Playwright Tracy Letts draws his lowlife characters so skillfully from the underbelly of the American dream that it’s impossible not to get caught up in their squalid exploits. Edgy, brutal and darkly hilarious, Letts’ world comes vividly to life as his cult hit, “Killer Joe,” makes its long overdue West Coast debut courtesy of Scott Cummins’ riveting staging for Lost Angels Theatre Company.

Set in a stupendously seedy trailer home on the outskirts of Dallas, Letts’ razor-sharp scripting wastes no time plunging us into the life-or-death predicament of Chris Smith (Joe Sikora), a 22-year-old drug dealer on the run over an unpaid debt. Seeking shelter with his far-from-nurturing family, Chris enlists his clueless, destitute father Ansel (Loren Lazerine) and enthusiastically skanky mother-in-law Sharla (Laura Niemi) in a scheme to collect on his estranged mother’s life insurance policy. The inconvenient hitch: Mom is still alive and kicking.

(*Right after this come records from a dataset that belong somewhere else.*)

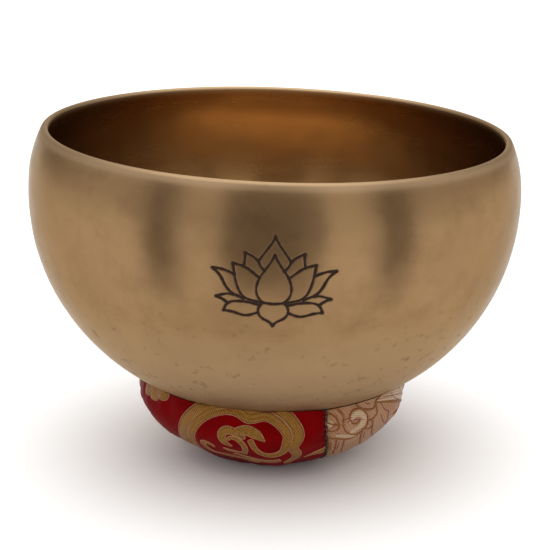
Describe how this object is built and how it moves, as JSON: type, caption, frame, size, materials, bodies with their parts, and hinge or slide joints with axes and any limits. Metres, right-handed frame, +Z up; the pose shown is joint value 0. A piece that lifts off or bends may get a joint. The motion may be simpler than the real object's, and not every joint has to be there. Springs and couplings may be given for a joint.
{
  "type": "singing bowl",
  "caption": "Deep bronze singing bowl with a line-engraved lotus, resting in a stuffed ring cushion sewn from red and cream brocade panels.",
  "frame": {"origin": "on the table, under the middle of the bowl's belly", "axes": "+Z up, front with the engraved lotus towards -Y, +X to the right when seen from the front"},
  "size_m": [0.1998, 0.1998, 0.1395],
  "materials": {
    "bronze": "satin hammered and lathe-turned bronze with a light patina, warmer inside",
    "engraving_fill": "matt dark brown filling of engraved lines",
    "red_brocade": "deep red satin brocade with woven gold cloud scrolls edged in pale pink",
    "cream_brocade": "cream and gold brocade with woven flower and leaf outlines",
    "stuffing": "soft fibre filling",
    "thread": "dark sewing thread"
  },
  "bodies": {
    "cushion": {"cushion_stuffing": "stuffing", "red_panel_front": "red_brocade", "cream_panel_right": "cream_brocade", "red_panel_back": "red_brocade", "cream_panel_left": "cream_brocade", "stitches_front_right": "thread", "stitches_back_right": "thread", "stitches_back_left": "thread", "stitches_front_left": "thread", "closing_stitches": "thread"},
    "bowl": {"bowl_shell": "bronze", "lotus_engraving": "engraving_fill"}
  },
  "joints": [
    {"name": "bowl_lift", "type": "slide", "parent": "cushion", "child": "bowl", "axis": [0, 0, 1], "range_m": [0, 0.12]}
  ]
}
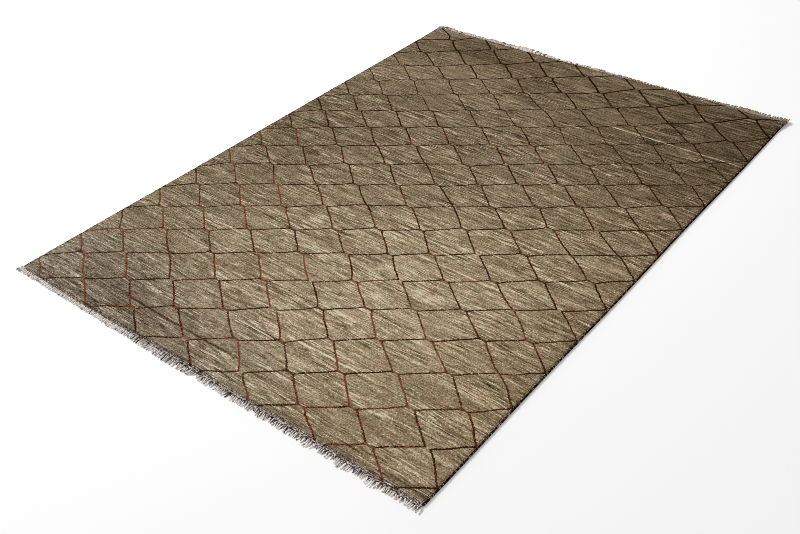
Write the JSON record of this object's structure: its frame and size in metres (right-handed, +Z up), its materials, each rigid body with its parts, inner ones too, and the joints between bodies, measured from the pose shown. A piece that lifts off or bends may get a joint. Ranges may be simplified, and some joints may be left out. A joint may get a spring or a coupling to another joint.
{
  "type": "gabbeh rug",
  "caption": "Hand-knotted wool gabbeh rug lying flat, with a streaked greige pile, a thin diamond lattice, dark overcast sides and a short fringe at both ends.",
  "frame": {"origin": "on the floor, under the middle of the rug", "axes": "+X across the rug along its wefts, +Y along the rug from the near fringe to the far one, +Z up out of the pile"},
  "size_m": [1.715, 2.4, 0.012],
  "materials": {
    "pile": "cut wool pile with streaks of lighter and darker greige along the wefts, and thin brown and rust lines",
    "selvedge": "dark brown wool wrapped round the outer warps",
    "fringe": "cut, twisted ivory and grey wool warp ends"
  },
  "bodies": {
    "root": {"knotted_field": "pile", "selvedge_left": "selvedge", "selvedge_right": "selvedge", "fringe_near": "fringe", "fringe_far": "fringe"}
  },
  "joints": []
}
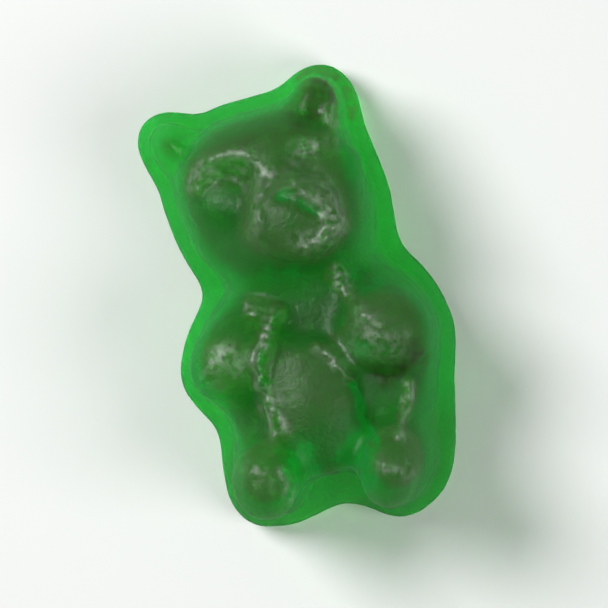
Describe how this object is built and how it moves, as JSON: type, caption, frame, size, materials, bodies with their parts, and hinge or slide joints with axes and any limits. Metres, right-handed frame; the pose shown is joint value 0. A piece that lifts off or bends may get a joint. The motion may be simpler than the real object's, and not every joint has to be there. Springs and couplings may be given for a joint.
{
  "type": "gummy bear",
  "caption": "Chewy translucent fruit gum sweet shaped as a sitting bear with ears, snout, paws and feet, on a flat cast back.",
  "frame": {"origin": "on the surface that the back rests on, under the middle of the bear's outline", "axes": "+Y from the feet to the ears, +Z out of the belly and up, +X to the right of someone who looks at the face with the ears at the top"},
  "size_m": [0.0128, 0.0212, 0.0115],
  "materials": {
    "fruit_gum": "translucent green fruit gum, satin with a fine grain, deep olive green where thick and bright green at thin edges"
  },
  "bodies": {
    "root": {"gummy_bear": "fruit_gum"}
  },
  "joints": []
}
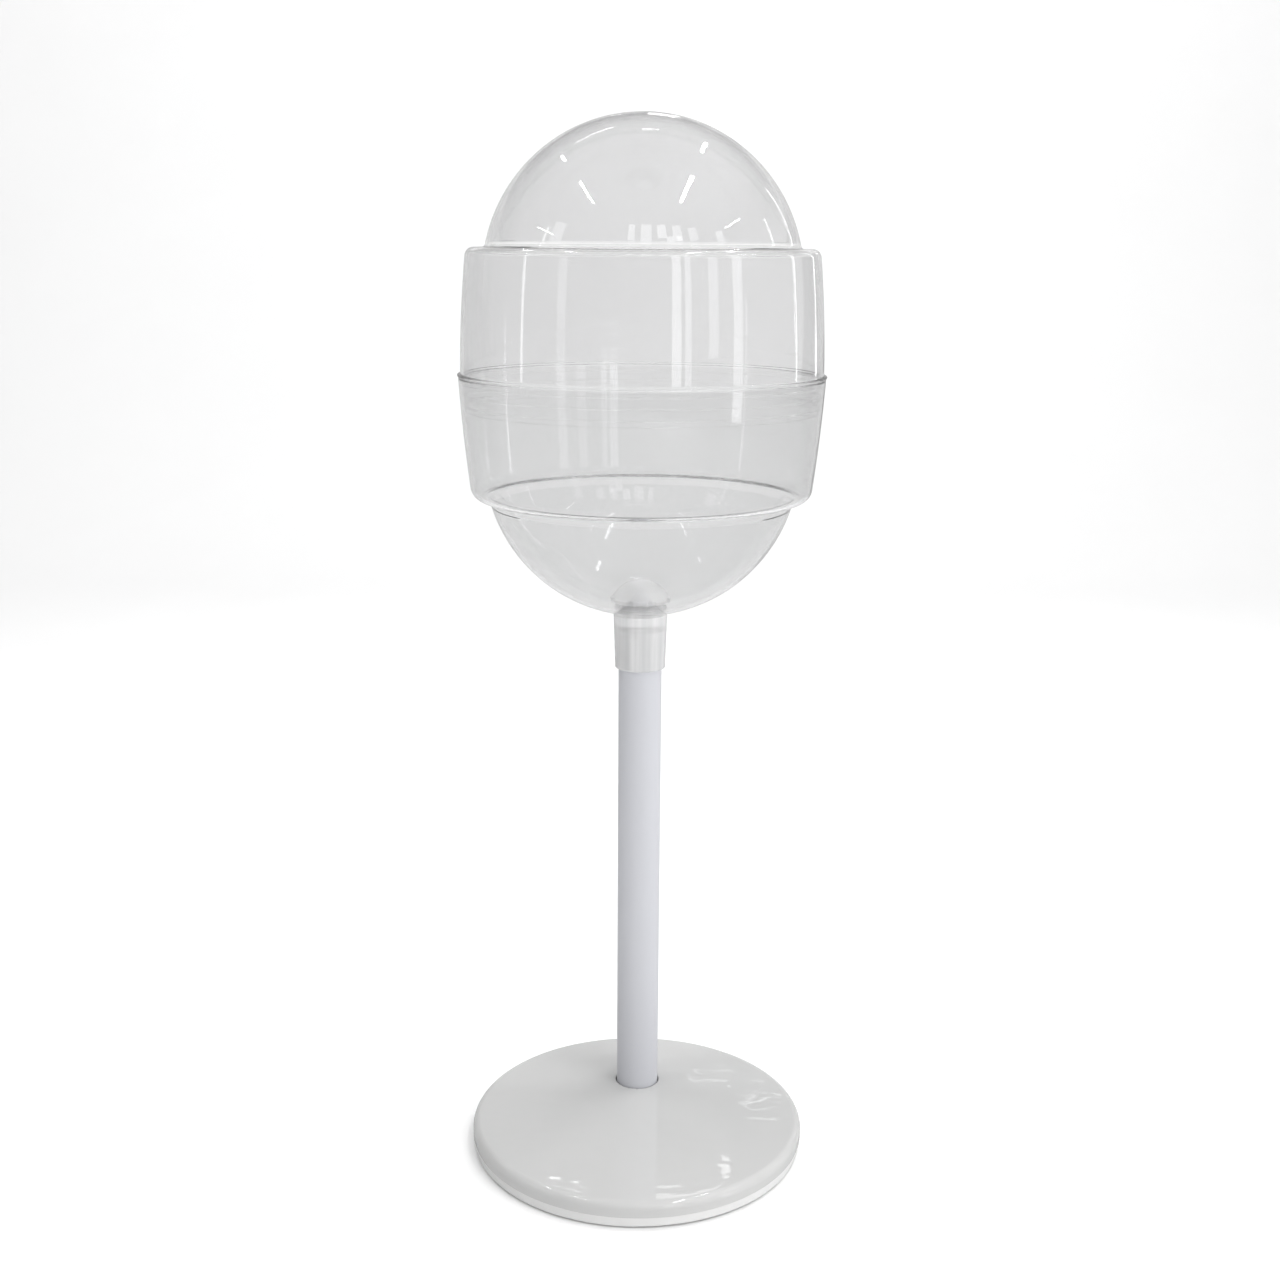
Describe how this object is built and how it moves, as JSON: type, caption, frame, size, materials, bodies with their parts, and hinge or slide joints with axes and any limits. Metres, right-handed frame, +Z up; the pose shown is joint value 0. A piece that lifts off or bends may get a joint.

Chris’ desperate solution is the titular Joe Cooper (Paul Dillon), a corrupt police detective who moonlights as a contract killer. Unable to cough up Joe’s down payment, the Smiths agree to give him their virgin daughter, Dottie (Corryn Cummins), a dreamy innocent whose candlelit seduction is one of the most creepily erotic scenes ever penned for the stage.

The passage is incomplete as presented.